Lead follow-up automation typically delivers the highest immediate impact for most real estate businesses. The ability to automatically nurture leads based on their behavior and preferences directly affects conversion rates and revenue. However, your specific priority should align with your biggest operational pain point. If transaction coordination creates more bottlenecks than lead management, prioritize document automation and workflow orchestration instead.

How do we ensure data security and compliance with real estate regulations?

Look for platforms that specifically mention real estate compliance and data security certifications. The platform should offer role-based access controls, audit trails for all data changes, and secure integrations with MLS systems. Ensure they understand regulations like RESPA, fair housing requirements, and state-specific real estate laws. Ask for references from other brokerages in your state and request documentation of their compliance procedures.

What level of technical expertise does our team need to manage an AI platform effectively?
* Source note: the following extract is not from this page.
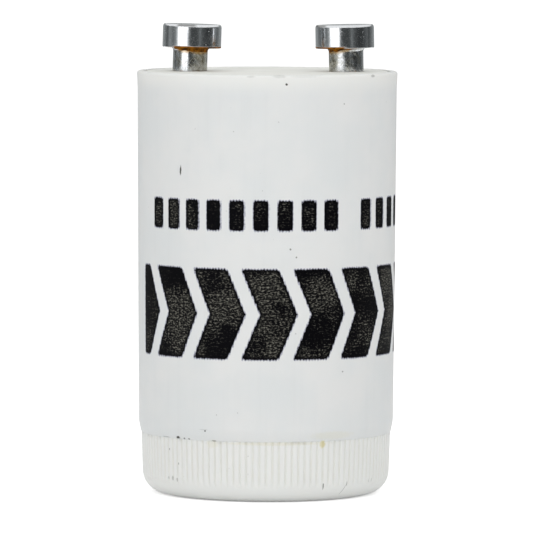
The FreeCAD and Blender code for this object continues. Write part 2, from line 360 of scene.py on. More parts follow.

Most modern real estate AI platforms are designed for business users, not IT professionals. Your team should be comfortable with basic CRM operations and workflow concepts, but deep technical knowledge isn't typically required. However, designate someone as your platform administrator who can handle integration setup, automation rule configuration, and ongoing optimization. This person should be detail-oriented and understand your business workflows, but doesn't need programming skills.